**Data**
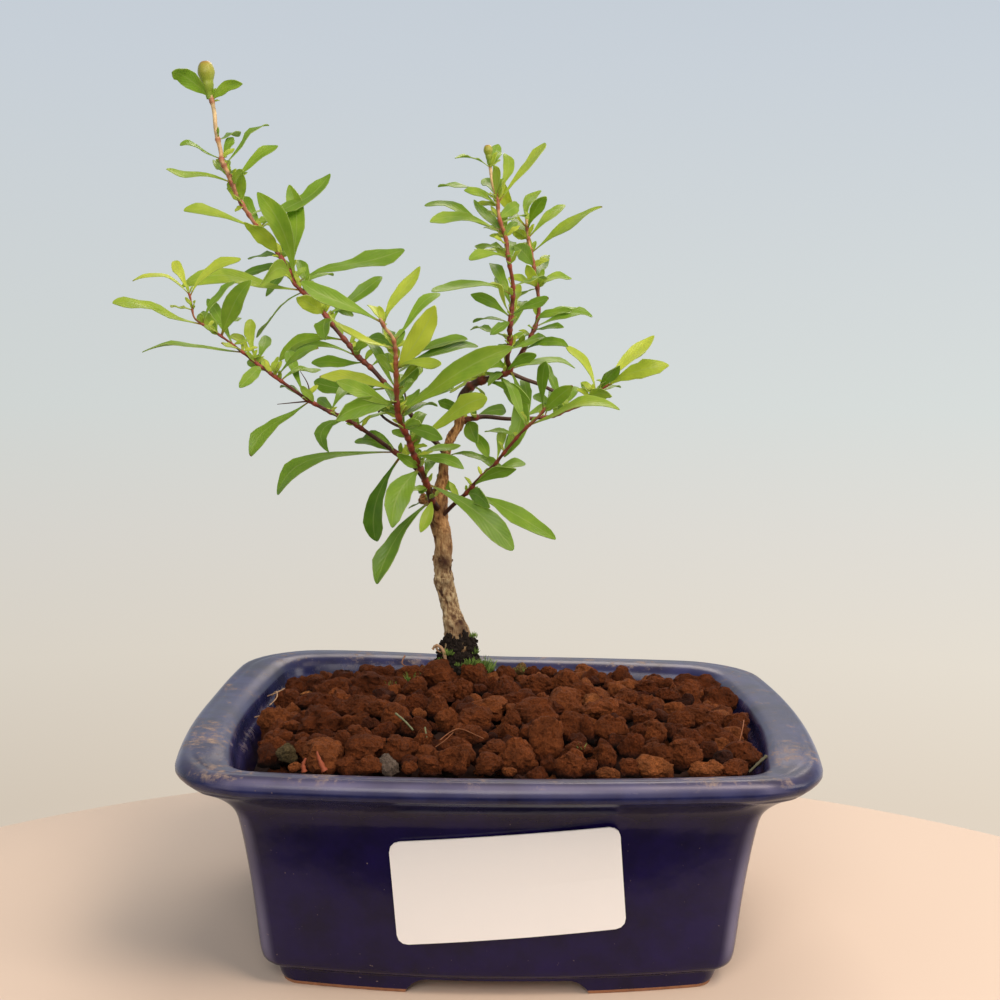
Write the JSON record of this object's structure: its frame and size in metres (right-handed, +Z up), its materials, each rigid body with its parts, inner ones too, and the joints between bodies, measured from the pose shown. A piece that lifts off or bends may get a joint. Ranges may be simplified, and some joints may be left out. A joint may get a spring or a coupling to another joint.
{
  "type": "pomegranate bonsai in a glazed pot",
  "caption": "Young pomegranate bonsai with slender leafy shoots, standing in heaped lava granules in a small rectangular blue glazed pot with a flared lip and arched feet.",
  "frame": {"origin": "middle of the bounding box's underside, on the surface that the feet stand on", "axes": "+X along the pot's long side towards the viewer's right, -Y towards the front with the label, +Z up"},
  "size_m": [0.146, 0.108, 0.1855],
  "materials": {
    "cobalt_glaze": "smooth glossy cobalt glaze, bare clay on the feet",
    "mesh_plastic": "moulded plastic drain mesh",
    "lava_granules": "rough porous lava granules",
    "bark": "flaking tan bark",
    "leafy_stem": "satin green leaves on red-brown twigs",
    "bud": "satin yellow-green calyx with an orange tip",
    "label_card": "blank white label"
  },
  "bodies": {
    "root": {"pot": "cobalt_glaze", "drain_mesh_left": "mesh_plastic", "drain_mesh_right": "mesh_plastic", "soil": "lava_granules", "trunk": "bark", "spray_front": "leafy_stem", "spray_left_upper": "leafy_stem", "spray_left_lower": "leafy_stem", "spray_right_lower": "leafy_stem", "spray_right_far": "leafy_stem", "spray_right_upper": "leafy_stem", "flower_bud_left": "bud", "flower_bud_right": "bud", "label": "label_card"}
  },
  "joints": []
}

**Problem statement**
Copy out every line of the data above, exactly as given.

**Solution below**
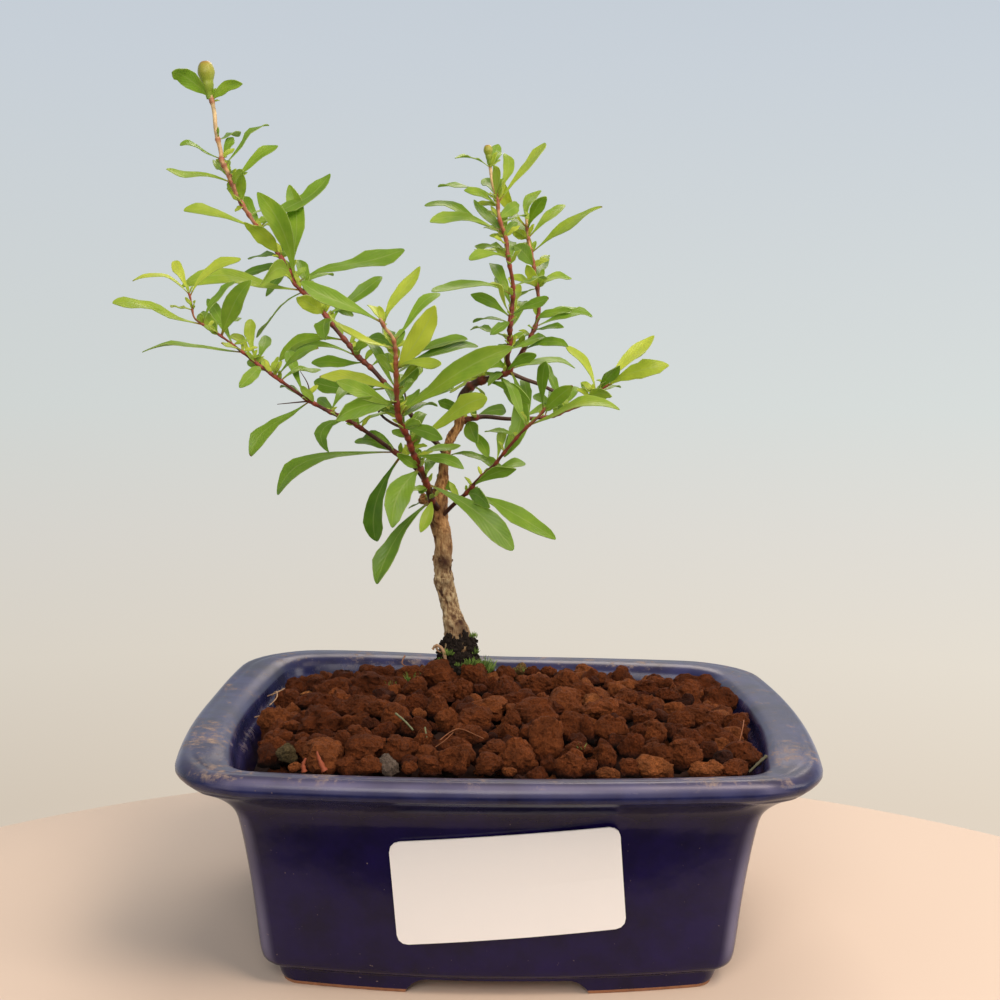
Write the JSON record of this object's structure: its frame and size in metres (right-handed, +Z up), its materials, each rigid body with its parts, inner ones too, and the joints between bodies, measured from the pose shown. A piece that lifts off or bends may get a joint. Ranges may be simplified, and some joints may be left out. A joint may get a spring or a coupling to another joint.
{
  "type": "pomegranate bonsai in a glazed pot",
  "caption": "Young pomegranate bonsai with slender leafy shoots, standing in heaped lava granules in a small rectangular blue glazed pot with a flared lip and arched feet.",
  "frame": {"origin": "middle of the bounding box's underside, on the surface that the feet stand on", "axes": "+X along the pot's long side towards the viewer's right, -Y towards the front with the label, +Z up"},
  "size_m": [0.146, 0.108, 0.1855],
  "materials": {
    "cobalt_glaze": "smooth glossy cobalt glaze, bare clay on the feet",
    "mesh_plastic": "moulded plastic drain mesh",
    "lava_granules": "rough porous lava granules",
    "bark": "flaking tan bark",
    "leafy_stem": "satin green leaves on red-brown twigs",
    "bud": "satin yellow-green calyx with an orange tip",
    "label_card": "blank white label"
  },
  "bodies": {
    "root": {"pot": "cobalt_glaze", "drain_mesh_left": "mesh_plastic", "drain_mesh_right": "mesh_plastic", "soil": "lava_granules", "trunk": "bark", "spray_front": "leafy_stem", "spray_left_upper": "leafy_stem", "spray_left_lower": "leafy_stem", "spray_right_lower": "leafy_stem", "spray_right_far": "leafy_stem", "spray_right_upper": "leafy_stem", "flower_bud_left": "bud", "flower_bud_right": "bud", "label": "label_card"}
  },
  "joints": []
}